Sandy Todd Webster IDEA Author/Presenter

Sandy Todd Webster is Editor in Chief of IDEA's publications, including the award-winning IDEA FITNESS JOURNAL and IDEA FOOD & NUTRITION TIPS, the industry's leading resources for fitness, wellness and nutrition professionals worldwide. Sandy joined IDEA in 2001 as executive editor of IDEA PERSONAL TRAINER and IDEA FITNESS MANAGER magazines and was promoted to lead the editorial team in 2003. More than 20 years in magazine publishing, marketing communications and creative services have shaped her straightforward approach to multi-channel communication. Early experience in Los Angeles as a sports writer/reporter, and then enriching years as a managing editor in allied health care publishing have pulled her across a spectrum of stimulating subject matter.

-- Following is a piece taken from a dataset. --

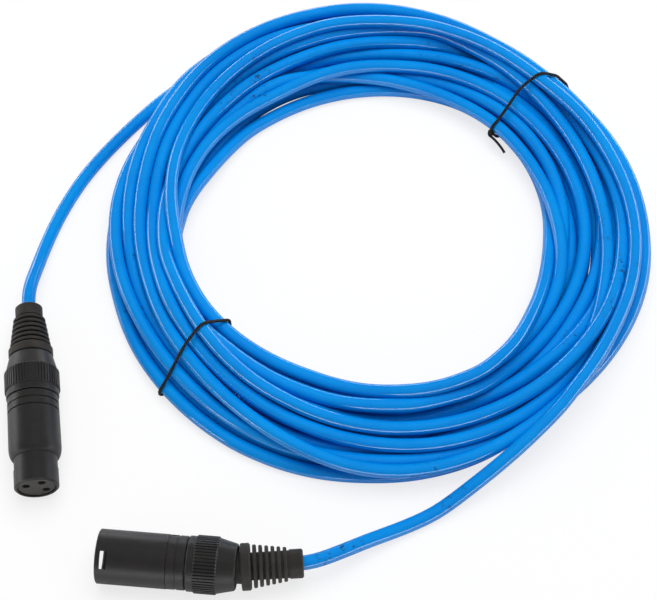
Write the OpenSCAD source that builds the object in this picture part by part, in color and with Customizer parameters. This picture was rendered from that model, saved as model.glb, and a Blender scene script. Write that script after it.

Fitness, health and nutrition reside at the perfect center of this content continuum, she feels. A Chicago native, Sandy grew up fully engaged in various competitive sports. Her drive and dedication as an athlete translate to a disciplined work ethic and unwavering approach to challenge in her career. Shortly after graduating journalism school from Southern Illinois University-Carbondale, she was recruited to L.A. for her first post in magazine publishing. After two decades of working on magazines--and now in the throes of applying the unbelieveable multi-media content delivery options available in the magazine 2.0 world--she is still "completely in love" with the creative process it takes to deliver meaningful, inspirational content to end users. She is an accomplished home cook and gardner who would love to combine those skills and passions with her health and fitness background to continue educating readers about a well-balanced, healthy lifestyle.